According to the report, the purchaser’s Managers index (PMI), which is the index of prevailing direction of economic trends in the manufacturing and service sectors, also improved. “The Purchaser’s Managers Index (PMI) improved to 52.5 in September from 50.2 in August, mainly on account of rising new orders and increased output by business as normal activity gradually resumed following the lockdown in July 2021,” the report specifies.
Inflation was also kept under check, according to the report. It is maintained that this phenomenon remained stable during the financial year 2021/2022. The report also indicates that it is expected to rise through 2021, but projected to remain below the 5% target. “Inflation has remained low and stable. Headline and core inflation averaged 2.3% and 3.1% respectively for the last 12 months to September 2021,” stipulates the report.

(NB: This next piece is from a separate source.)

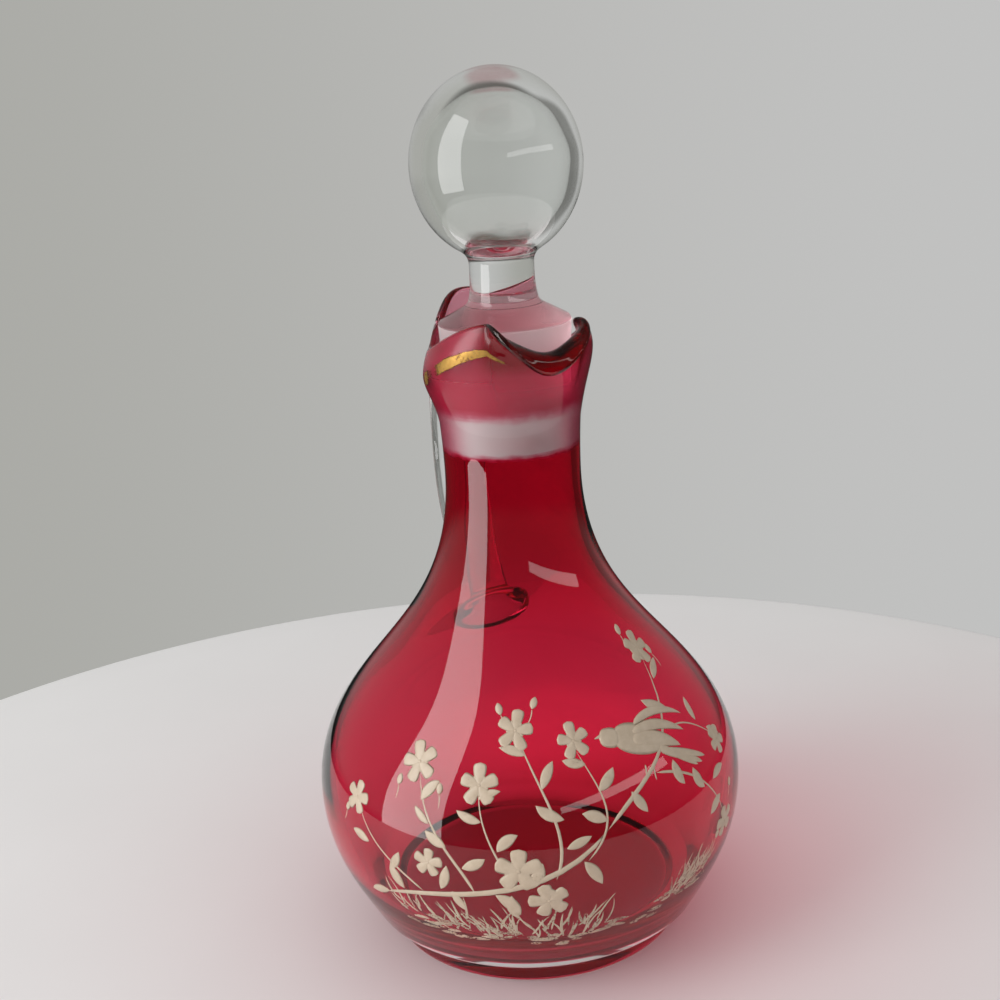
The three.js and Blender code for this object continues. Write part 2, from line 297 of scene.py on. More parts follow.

According to the report, the country’s exchange rate has also remained relatively stable. It also shows that the Ugandan shilling gained value, against the US dollar. “The exchange rate has remained low and stable. However, the shilling has been appreciating, averaging 3.530.6/ USD in September, due to increased foreign exchange inflows,” specifies the report.
Mr. Ggoobi also notes in the report, that the government intends to offer financial assistance to the private sector through interventions like the small business recovery fund to ensure continued recovery. He also stipulates that the economy is projected to grow at 3.8% above the outtum of 3.4% registered in financial year 2020/21.
The report shows that Shs. 5811.08 billion has been released for quarter two expenditure, which represents 25% of the budget of government of Uganda.
Of these funds, Shs. 294.69 billion is apportioned to the health institution and social ministry, Shs.184.75 billions to Agriculture and industry. Shs. 437.10 billion is put aside for governance, Revenue and Collection, while 256.8 billion reserved for Judiciary, legislature and EC missions abroad.